Handling data imbalance. The ratio of positive to negative class labelled studies changes for different subsets generated but data imbalance is a common issue for all subsets. The ratio of positive to negative samples for the overall dataset which contains studies from all phases is 15:85. Input data has bias towards the positive class, which can result in a falsely perceived positive effect on the model accuracy. In order to prevent this, random undersampling is applied to the training set. According to the given ratio, a necessary number of data points is deleted from the positive class subset. We use a 1 to 1 ratio between negative and positive class. Random under sampling was applied only on training samples after the train test split during the cross-validation process. The test set remained unsampled to preserve a realistic test distribution.
Top Feature Selection. Eligibility criteria features increased the feature set size significantly. In order to achieve the best performance without generating unnecessary noise in the data, feature selection was applied for the various datasets generated from the main dataset. An ablation study done to understand the effects of adding more features to the model performance. Figure 3 shows an example plot of number of features vs model error on test set using Phase 2 studies dataset. The purpose of plots is to find an elbow point. The elbow point is where the decrease angle of the error line dropped significantly so that we know adding more features does not have a significant effect on the performance. Analysing the plot in Figure 3, we can choose the elbow point as 4000 features. The same ablation study was conducted for all datasets in this paper and number of features selected accordingly.

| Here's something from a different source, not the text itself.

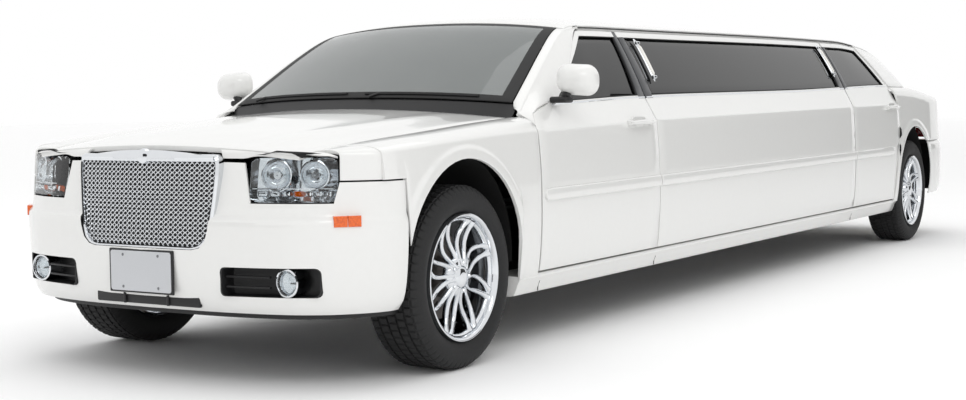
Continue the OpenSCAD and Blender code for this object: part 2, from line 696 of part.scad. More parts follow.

Machine learning models. Logistic regression, random forest classifier and extreme gradient boosting classifier are selected for experiments. The logistic regression classifier is a simpler algorithm compared to the tree-based ensemble models such as random forest and extreme gradient boosting 13,14. Even though feature selection is applied, the final datasets are still large sparse datasets. This ruled out many machine learning model architectures. Cross validation is used for the model evaluation to achieve unbiased metric scores. Using 5- old cross validation, the dataset split into 5 chunks and the model trained 5 times where each time a different chunk was kept as the test set to evaluate the model. This provided reliable metric scores to evaluate different models.
Tree based models require careful hyperparameter tuning, however it is computationally expensive to test out every combination of parameters to achieve the best results. Therefore, a strategy is made to find the best possible parameters for the models in hand. In order to prevent overfitting, the initial method is to control the model complexity and the second method is to add randomness to make training robust to noise 15. Optimal parameters are chosen after several iterations following this strategy.
Model interpretations using Shapley Additive exPlanations. SHAP (SHapley Additive exPlanations) is a framework based on Shapley values, a game theory approach 16. This method is used to get visual outputs to explain model predictions 17. SHAP locally explains the feature contributions on individual predictions by connecting optimal credit allocation to local explanations using Shapley values. A base value and an output value calculated for each plot. Base value is the average model output based on the training data and output value is the overall addition of the Shapley values for each feature for that instance. This allows us to explain the influence of features to the overall prediction.